É preciso também legalizar as drogas e manter a sua produção, comercialização e uso controlada pelo Estado. Isso quebraria o poder do tráfico sobre as comunidades e possibilitaria tratar o tema do uso de drogas como um problema de saúde pública, não como caso de polícia.

Além disso, é necessário que se adotem programas de educação correcional para os detentos, de maneira que se diminua a reincidência e a cooptação das facções e adotar penas alternativas para crimes não violentos impedindo o encarceramento em massas da população negra e pobre. Um estudo de 2014 da RAND Corporation aponta que “Os reclusos que participaram de programas de educação correcional tiveram ‘probabilidades 43% menores de reincidir do que os presos que não o fizeram’.

Por fim é necessário desmilitarizar a PM e criar uma Polícia Civil única controlada pela população, com direito de sindicalização, greve e eleição de oficiais. Os trabalhadores não podem confiar nessa polícia que temos hoje que não tem nenhuma relação com as comunidades e que são responsáveis por todo tipo de arbitrariedade, corrupção, abusos e prisões ilegais. A chacina em Messejana que deixou 11 mortos e 7 feridos é um reflexo do papel que cumprem. Nem é possível confiar no crime, que diz que “pacificou” as periferias dos assaltos e que tenta aparecer como “ao lado da população”, mas que continua recrutando nossos jovens como mão de obra barata e substitutível para seus negócios escusos.

Por isso as comunidades precisam preparar sua própria autodefesa controlada pelas associações de moradores e movimentos socais dos bairros que fiscalizem a ação policial e as ações criminosas e tomem medidas para defender a população. Para isso é necessário que se legalize a posse de armas para que os trabalhadores tenham condições de se defender.

Mas essas coisas não serão dadas por Temer, Camilo, Roberto Claudio ou qualquer outro desses governantes comprometidos com os ricos. Ao contrário, eles estão empenhados em retirar nossos direitos e em aumentar a repressão contra a população pobre e negra das periferias.

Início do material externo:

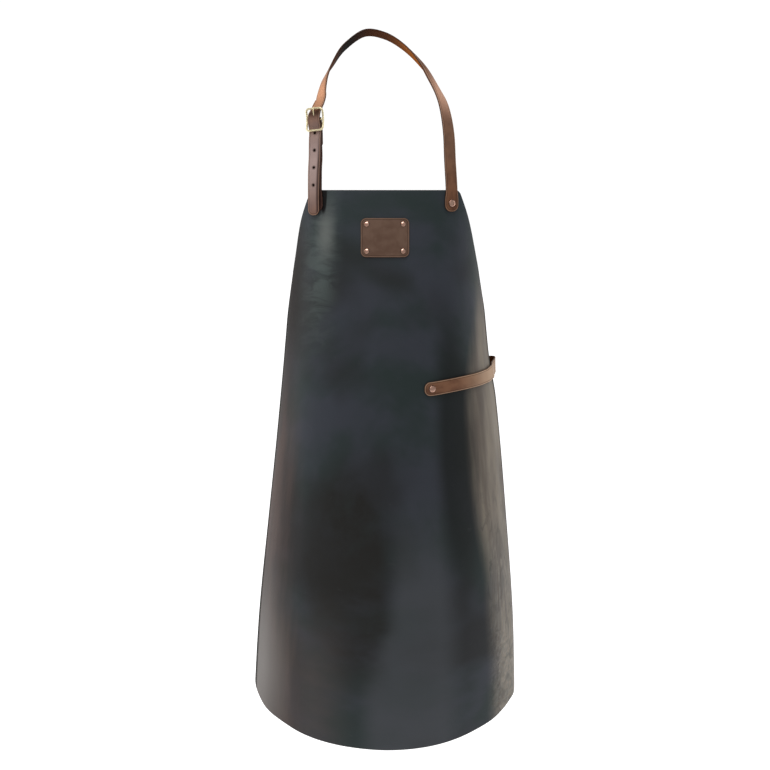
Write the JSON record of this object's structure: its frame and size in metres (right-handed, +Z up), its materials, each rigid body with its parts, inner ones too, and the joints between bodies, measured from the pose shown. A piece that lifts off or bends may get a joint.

Somente botando pra fora todos eles e construindo um verdadeiro governo dos trabalhadores, conduzido por Conselhos Populares em que os moradores das periferias possam se reunir para decidir todas as coisas importantes (desde os investimentos na educação até a demissão de um mal policial, ou a intervenção para coibir o crime) é que é possível resolver de vez o problema da violência e evitar cenas de terror como as que vivenciamos em Fortaleza na última semana.